The first of two consecutive North Carolina markets to make the list, Charlotte has 8% annual home price growth, 2.1% annual job growth and 5.7% three-year population growth. Prices here are undervalued by 11%.
Raleigh claims 7% annual home price growth, 2.2% annual job growth and 7.1% three-year population growth--the second highest on the list. Prices here are undervalued by 15%.
San Diego is the highest priced place on our list after gaining 6% last year. Unlike nearby Los Angeles, the city is not yet overvalued for the local income. The population here grew 3.6% between 2012 and 2015 and last year the city had 2.2% annual job growth.
Though still under priced by 14%, Las Vegas housing has come a long way from when it was depressed by as much as 40%. The city was crushed by the financial crisis, with few takers for either casinos or the large supply of investment properties. But people are now coming back with 5.8% population and 1.9% job growth.

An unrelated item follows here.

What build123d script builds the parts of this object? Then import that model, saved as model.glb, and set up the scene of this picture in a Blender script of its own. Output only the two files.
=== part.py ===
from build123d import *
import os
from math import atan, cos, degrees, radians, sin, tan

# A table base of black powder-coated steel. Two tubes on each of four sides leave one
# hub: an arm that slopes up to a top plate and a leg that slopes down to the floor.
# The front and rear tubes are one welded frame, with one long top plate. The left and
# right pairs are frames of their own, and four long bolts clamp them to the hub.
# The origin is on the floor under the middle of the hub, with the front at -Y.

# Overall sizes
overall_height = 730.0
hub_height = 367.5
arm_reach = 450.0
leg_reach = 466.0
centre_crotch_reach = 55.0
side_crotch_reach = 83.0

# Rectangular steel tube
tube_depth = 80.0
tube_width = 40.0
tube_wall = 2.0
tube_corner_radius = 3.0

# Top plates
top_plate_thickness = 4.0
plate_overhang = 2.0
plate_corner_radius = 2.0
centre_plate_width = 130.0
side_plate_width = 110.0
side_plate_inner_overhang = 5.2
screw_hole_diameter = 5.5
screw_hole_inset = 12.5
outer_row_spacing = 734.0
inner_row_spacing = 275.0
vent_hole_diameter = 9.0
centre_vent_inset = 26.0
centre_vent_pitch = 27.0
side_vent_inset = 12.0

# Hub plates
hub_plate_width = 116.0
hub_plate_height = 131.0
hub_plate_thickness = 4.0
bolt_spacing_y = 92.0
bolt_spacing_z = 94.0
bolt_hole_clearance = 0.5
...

The only North Eastern city to make it, Boston bucks trends thanks to its healthcare industry. At 2.7% population growth here is the lowest of the list, but with no room to build it doesn't take much to boost prices. Last year Boston had 1.9% job growth. Home prices have gained 6% but are still slightly under valued.
Columbus ties with Grand Rapids for most under valued city, at 25% below the historic ratio of price to income in the city. Prices here are among the lowest on the list and have grown 6% year-over-year. The population in Columbus grew 3.9% from 2012 to 2015. Last year job growth was 1.6%, the lowest on the list.

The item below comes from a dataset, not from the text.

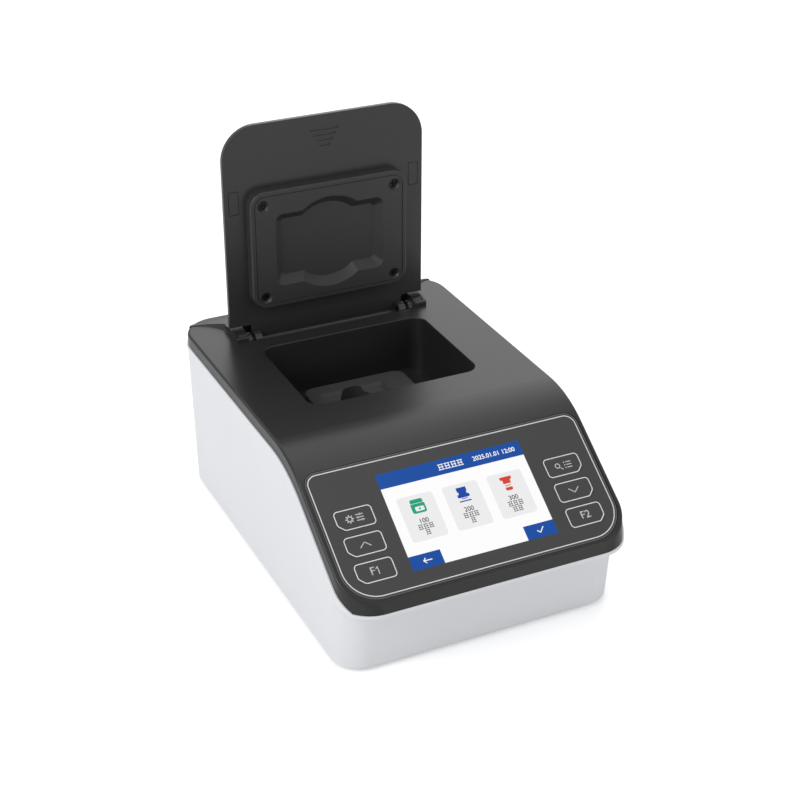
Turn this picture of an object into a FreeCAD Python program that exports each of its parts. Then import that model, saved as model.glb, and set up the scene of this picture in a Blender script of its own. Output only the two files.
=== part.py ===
import FreeCAD, Part
import Sketcher
import math
import os
import re

# Bench photometer for sample tubes: white lower housing, dark top cover with a sloping
# control panel, a measuring bay under a hinged lid, and the optics and boards inside.
# Millimetres, +Z up, +Y to the back, origin under the middle of the case on the table.

SIZES = {
    # Case
    "case_width": 146.4, "case_depth": 218.4, "deck_height": 85.6, "foot_height": 1.5,
    "corner_radius": 18.0, "wall": 2.5, "floor_wall": 2.5, "side_draft": 1.5, "lip_height": 1.4,
    "lip_proud": 0.3, "cover_inset": 0.6, "edge_radius": 1.2, "overrun": 10.0, "seat_gap": 0.2,
    # Fold between the flat deck and the sloping control panel
    "panel_angle": 33.76, "panel_run": 67.9, "bend_radius": 55.0, "front_lean": 2.3,
    "lean_reach": 11.0, "band_height": 6.2, "front_rim_height": 37.4,
    # Undercut front of the housing
    "scoop_drop": 0.7, "scoop_back": 5.0, "front_undercut": 13.2, "front_batter": 2.0,
    "flare_start": 28.5, "base_radius": 14.0, "base_edge": 1.0,
    # Measuring bay and its tube adapter
    "bay_width": 89.2, "bay_length": 66.56, "bay_setback": 15.8, "bay_radius": 7.0,
    "mouth_lip": 0.9, "mouth_edge": 0.4, "mouth_fit": 0.1,
    "bay_depth": 29.1, "liner_wall": 1.8, "adapter_width": 55.6, "adapter_length": 30.8,
    "adapter_rise": 7.0, "adapter_edge": 0.8, "adapter_radius": 6.0, "port_offset": -3.8,
    "port_inset": 26.6,
    "tube_radius": 8.2, "sleeve_wall": 2.0, "sleeve_gap": 0.3, "sleeve_depth": 47.0,
    "tube_floor": 2.0, "slot_width": 35.3, "slot_length": 13.2, "slot_depth": 2.5, "slot_lead": 1.3,
    # Optics under the bay
    "block_width": 52.0, "block_length": 30.0, "block_base": 6.5, "beam_height": 30.0,
    "beam_radius": 2.5, "lens_radius": 4.0, "lens_length": 3.0, "lens_fit": 0.05,
    "lamp_radius": 2.4, "lamp_length": 6.0, "sensor_radius": 3.0, "sensor_length": 3.0,
    "optic_board": 22.0, "board_thickness": 1.6,
    # Lid and hinge, modelled with the lid standing open
    "lid_width": 107.8, "lid_reach": 113.2, "lid_foot": 7.1, "lid_thickness": 3.6,
    "lid_radius": 18.0, "lid_gap": 0.2, "lid_edge": 1.6, "axis_inset": 30.0, "axis_drop": 2.2,
    "tongue_half": 42.2, "lug_radius": 4.0, "lug_length": 3.6, "ear_half_gap": 46.8, "ear_width": 6.4,
    "ear_reach": 5.6, "ear_length": 13.0, "ear_drop": 5.2, "ear_brow": 2.4, "brow_radius": 0.9,
    "ear_wall": 1.2, "ear_groove": 0.4, "ear_well": 0.5, "trough_ahead": 5.7, "trough_depth": 9.1,
    "trough_wall": 2.0,
    "stop_gap": 0.2, "swoop_inset": 7.2, "swoop_radius": 18.0, "swoop_slope": 5.4, "swoop_tail": 5.0,
    "crest_radius": 6.0,
    "pin_radius": 2.0, "pin_fit": 0.05, "pin_depth": 3.4, "collar_radius": 4.0, "collar_length": 2.7,
    # Pad on the inner face of the lid
    "pad_width": 85.2, "pad_length": 62.8, "pad_centre": 48.6, "pad_thickness": 5.8,
    "pad_radius": 8.0, "pad_chamfer": 0.8, "pad_border": 2.3, "line_width": 0.4, "line_depth": 0.4,
    "relief_width": 58.8, "relief_length": 38.6, "relief_radius": 4.0, "relief_round": 24.4,
    "relief_depth": 4.0, "relief_slope": 4.2, "relief_centre": 47.8, "pad_screw_x": 35.6,
    "pad_screw_z": 24.7, "sink_radius": 3.05, "sink_dish": 1.3, "sink_bore": 2.1, "sink_depth": 3.6,
    "pad_head": 2.0,
    # Magnets and finger mark on the lid
    "patch_width": 5.4, "patch_length": 12.3, "patch_depth": 0.6, "patch_x": 48.8,
    "patch_reach": 74.2, "patch_gap": 0.25, "magnet_fit": 0.05, "magnet_radius": 2.0, "magnet_length": 1.5,
    "magnet_x": 49.4, "magnet_boss": 2.8, "mark_top": 105.8, "mark_half": 7.8, "mark_pitch": 2.75,
    "mark_step": 1.6, "mark_height": 1.5, "mark_round": 0.7, "mark_depth": 0.4,
    # Control panel overlay, screen and keys
    "legend_top": 12.0, "legend_inset": 4.5, "legend_length": 62.87, "legend_low_radius": 15.0,
    "legend_top_radius": 5.0, "overlay_margin": 1.7, "overlay_fit": 0.3, "overlay_sink": 0.4,
    "overlay_thickness": 0.9, "screen_inset": 36.5, "screen_height": 48.8, "screen_rise": 7.17,
    "window_fit": 0.1, "module_side": 1.55, "module_height": 56.0, "module_thickness": 3.3,
    "module_fit": 0.4, "bracket_side": 4.75, "bracket_height": 50.0, "bracket_thickness": 1.0,
    "bracket_radius": 1.6, "bracket_frame": 6.6, "bracket_window_radius": 3.6,
    "post_side": 2.55, "post_y": 21.0, "post_radius": 1.9, "key_width": 18.6, "key_height": 10.1,
    "key_pitch": 13.2, "key_first": 12.0, "key_inset": 19.8, "key_radius": 1.6, "key_cut_radius": 3.6,
    "key_gap": 0.15, "key_flange": 0.8, "flange_thickness": 1.0, "flange_gap": 0.1,
    "key_room": 0.4, "key_board_gap": 1.8, "key_board_margin": 5.2, "dome_radius": 3.6,
    "dome_height": 1.45, "dome_taper": 40.0, "key_post_inset": 2.6, "key_board_radius": 1.0,
    # Screws and bosses
    "boss_inset": 11.2, "boss_back_inset": 17.2, "boss_behind_fold": 13.3, "boss_radius": 4.0,
    "boss_joint": 40.0, "boss_root": 1.0, "screw_radius": 1.5, "screw_fit": 0.05, "screw_clear": 0.2,
    "head_radius": 2.8, "head_height": 2.2, "head_room": 0.4, "screw_bite": 9.0,
    "small_screw": 1.25, "small_head": 2.4, "small_head_height": 1.6, "tiny_screw": 0.8,
    "tiny_head": 1.7, "tiny_head_height": 1.1, "tiny_bite": 1.4, "drive_width": 0.7,
    "drive_length": 3.0, "drive_depth": 0.8,
    # Main board
    "board_width": 84.0, "board_length": 62.0, "board_front_inset": 9.0, "board_lift": 5.0,
    "board_hole_inset": 4.0, "board_radius": 1.6, "standoff_radius": 3.0,
    "chip_size": 14.0, "chip_height": 1.4, "small_chip_width": 11.0, "small_chip_length": 8.0,
    "connector_width": 8.0, "connector_length": 30.0, "connector_height": 5.0,
    "strip_width": 25.0, "strip_length": 5.2, "strip_height": 2.6, "chip_offset": 22.0,
    # Feet
    "foot_radius": 6.0, "foot_sink": 1.0, "foot_fit": 0.05, "foot_inset": 21.2, "foot_back_inset": 26.0,
    "foot_front_inset": 38.0,
    # Rear connectors in their recess
    "recess_inset": 11.2, "recess_width": 88.0, "recess_low": 12.0, "recess_high": 42.0,
    "recess_depth": 3.4, "recess_radius": 3.0, "rocker_inset": 18.0, "socket_z": 27.0,
    "bezel_radius": 1.6,
    "bezel_width": 22.4, "bezel_height": 15.6, "bezel_thickness": 1.5, "bezel_wall": 1.2,
    "bezel_depth": 9.0, "rocker_half": 8.6, "rocker_half_height": 5.8, "rocker_room": 0.7,
    "rocker_side_room": 0.3, "rocker_tilt": 7.0, "rocker_pivot": 1.1, "rocker_tip": 3.2,
    "rocker_dip": 1.0, "rocker_root": 4.0, "rocker_root_depth": 4.0, "rocker_pin": 1.0,
    "rocker_pin_length": 0.6, "jack_pitch": 26.0, "jack_radius": 4.6, "jack_flange": 5.8,
    "jack_flange_thickness": 1.4, "jack_length": 12.0, "jack_bore": 2.9, "jack_bore_depth": 9.0,
    "jack_pin": 1.0, "usb_pitch": 24.0, "usb_width": 13.1, "usb_height": 5.7, "usb_length": 14.0,
    "usb_skin": 0.4, "usb_bore_depth": 10.0, "usb_tongue": 1.8, "usb_tongue_inset": 0.8,
    "usb_proud": 0.6,
}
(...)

With 5.6 million people, Atlanta has the largest population of any city on the list. The population here grew 4.7% between 2012 and 2015. Last year the city had 2.7% job growth. Home prices gained 8% last year but are still undervalued by 17%.
Home prices gained 7% in Phoenix last year. Job growth was 1.8%. The population in only Arizona market on the list grew 5.7% from 2012 to 2015.
The population of San Antonio grew 6.5% from 2012 to 2015. Lat year home prices gained 7% and jobs growth was 1.7%. Homes here are 7% under valued.